━━━ Source data ━━━

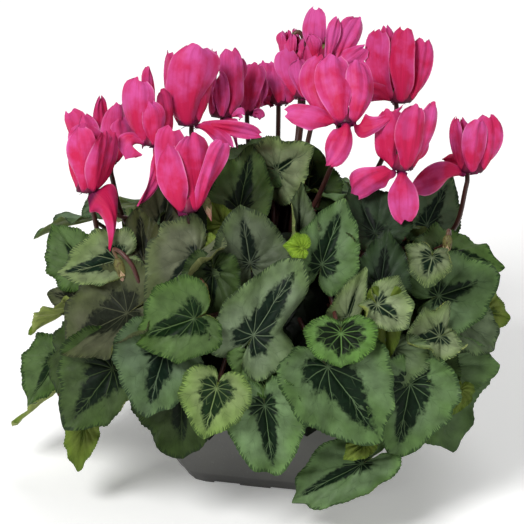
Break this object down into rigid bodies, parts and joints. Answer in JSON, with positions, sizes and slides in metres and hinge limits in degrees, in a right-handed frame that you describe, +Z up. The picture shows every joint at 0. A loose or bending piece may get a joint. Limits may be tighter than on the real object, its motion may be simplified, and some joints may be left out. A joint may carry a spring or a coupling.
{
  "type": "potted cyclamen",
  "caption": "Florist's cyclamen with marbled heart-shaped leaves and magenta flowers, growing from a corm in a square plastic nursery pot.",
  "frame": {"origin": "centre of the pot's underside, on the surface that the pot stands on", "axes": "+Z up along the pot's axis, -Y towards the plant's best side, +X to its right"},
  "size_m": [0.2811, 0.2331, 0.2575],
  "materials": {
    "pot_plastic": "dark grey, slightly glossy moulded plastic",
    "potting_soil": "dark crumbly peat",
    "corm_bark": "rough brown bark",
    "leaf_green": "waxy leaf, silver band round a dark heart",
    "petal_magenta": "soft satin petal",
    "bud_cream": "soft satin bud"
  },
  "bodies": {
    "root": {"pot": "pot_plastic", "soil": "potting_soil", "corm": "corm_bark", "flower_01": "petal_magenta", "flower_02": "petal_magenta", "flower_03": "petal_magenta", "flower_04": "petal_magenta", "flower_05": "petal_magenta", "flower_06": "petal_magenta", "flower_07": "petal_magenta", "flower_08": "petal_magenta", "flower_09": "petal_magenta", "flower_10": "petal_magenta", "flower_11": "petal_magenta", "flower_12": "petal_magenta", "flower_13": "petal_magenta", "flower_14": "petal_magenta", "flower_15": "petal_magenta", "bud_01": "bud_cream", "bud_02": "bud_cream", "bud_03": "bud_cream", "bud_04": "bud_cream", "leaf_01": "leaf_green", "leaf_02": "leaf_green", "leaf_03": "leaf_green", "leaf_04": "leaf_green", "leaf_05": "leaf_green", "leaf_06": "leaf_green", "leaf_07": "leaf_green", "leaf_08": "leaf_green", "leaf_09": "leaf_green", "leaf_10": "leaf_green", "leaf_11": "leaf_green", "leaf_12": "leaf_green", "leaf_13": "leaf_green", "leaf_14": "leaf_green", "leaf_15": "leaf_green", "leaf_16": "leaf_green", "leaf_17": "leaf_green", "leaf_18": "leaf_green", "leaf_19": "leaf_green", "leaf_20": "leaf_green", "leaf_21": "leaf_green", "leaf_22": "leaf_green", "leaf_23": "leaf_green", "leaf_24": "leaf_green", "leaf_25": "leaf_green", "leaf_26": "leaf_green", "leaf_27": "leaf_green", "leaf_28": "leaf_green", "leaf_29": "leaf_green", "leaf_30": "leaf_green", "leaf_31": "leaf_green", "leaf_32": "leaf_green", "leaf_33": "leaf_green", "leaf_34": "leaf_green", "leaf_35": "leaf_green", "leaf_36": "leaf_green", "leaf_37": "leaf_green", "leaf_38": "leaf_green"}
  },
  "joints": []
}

━━━

> **Problem to work on**
Copy every line of the material, please, keeping it exactly the same.

> **Solution**
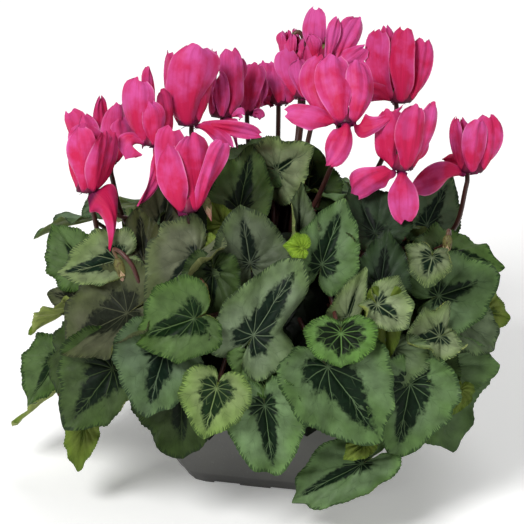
Break this object down into rigid bodies, parts and joints. Answer in JSON, with positions, sizes and slides in metres and hinge limits in degrees, in a right-handed frame that you describe, +Z up. The picture shows every joint at 0. A loose or bending piece may get a joint. Limits may be tighter than on the real object, its motion may be simplified, and some joints may be left out. A joint may carry a spring or a coupling.
{
  "type": "potted cyclamen",
  "caption": "Florist's cyclamen with marbled heart-shaped leaves and magenta flowers, growing from a corm in a square plastic nursery pot.",
  "frame": {"origin": "centre of the pot's underside, on the surface that the pot stands on", "axes": "+Z up along the pot's axis, -Y towards the plant's best side, +X to its right"},
  "size_m": [0.2811, 0.2331, 0.2575],
  "materials": {
    "pot_plastic": "dark grey, slightly glossy moulded plastic",
    "potting_soil": "dark crumbly peat",
    "corm_bark": "rough brown bark",
    "leaf_green": "waxy leaf, silver band round a dark heart",
    "petal_magenta": "soft satin petal",
    "bud_cream": "soft satin bud"
  },
  "bodies": {
    "root": {"pot": "pot_plastic", "soil": "potting_soil", "corm": "corm_bark", "flower_01": "petal_magenta", "flower_02": "petal_magenta", "flower_03": "petal_magenta", "flower_04": "petal_magenta", "flower_05": "petal_magenta", "flower_06": "petal_magenta", "flower_07": "petal_magenta", "flower_08": "petal_magenta", "flower_09": "petal_magenta", "flower_10": "petal_magenta", "flower_11": "petal_magenta", "flower_12": "petal_magenta", "flower_13": "petal_magenta", "flower_14": "petal_magenta", "flower_15": "petal_magenta", "bud_01": "bud_cream", "bud_02": "bud_cream", "bud_03": "bud_cream", "bud_04": "bud_cream", "leaf_01": "leaf_green", "leaf_02": "leaf_green", "leaf_03": "leaf_green", "leaf_04": "leaf_green", "leaf_05": "leaf_green", "leaf_06": "leaf_green", "leaf_07": "leaf_green", "leaf_08": "leaf_green", "leaf_09": "leaf_green", "leaf_10": "leaf_green", "leaf_11": "leaf_green", "leaf_12": "leaf_green", "leaf_13": "leaf_green", "leaf_14": "leaf_green", "leaf_15": "leaf_green", "leaf_16": "leaf_green", "leaf_17": "leaf_green", "leaf_18": "leaf_green", "leaf_19": "leaf_green", "leaf_20": "leaf_green", "leaf_21": "leaf_green", "leaf_22": "leaf_green", "leaf_23": "leaf_green", "leaf_24": "leaf_green", "leaf_25": "leaf_green", "leaf_26": "leaf_green", "leaf_27": "leaf_green", "leaf_28": "leaf_green", "leaf_29": "leaf_green", "leaf_30": "leaf_green", "leaf_31": "leaf_green", "leaf_32": "leaf_green", "leaf_33": "leaf_green", "leaf_34": "leaf_green", "leaf_35": "leaf_green", "leaf_36": "leaf_green", "leaf_37": "leaf_green", "leaf_38": "leaf_green"}
  },
  "joints": []
}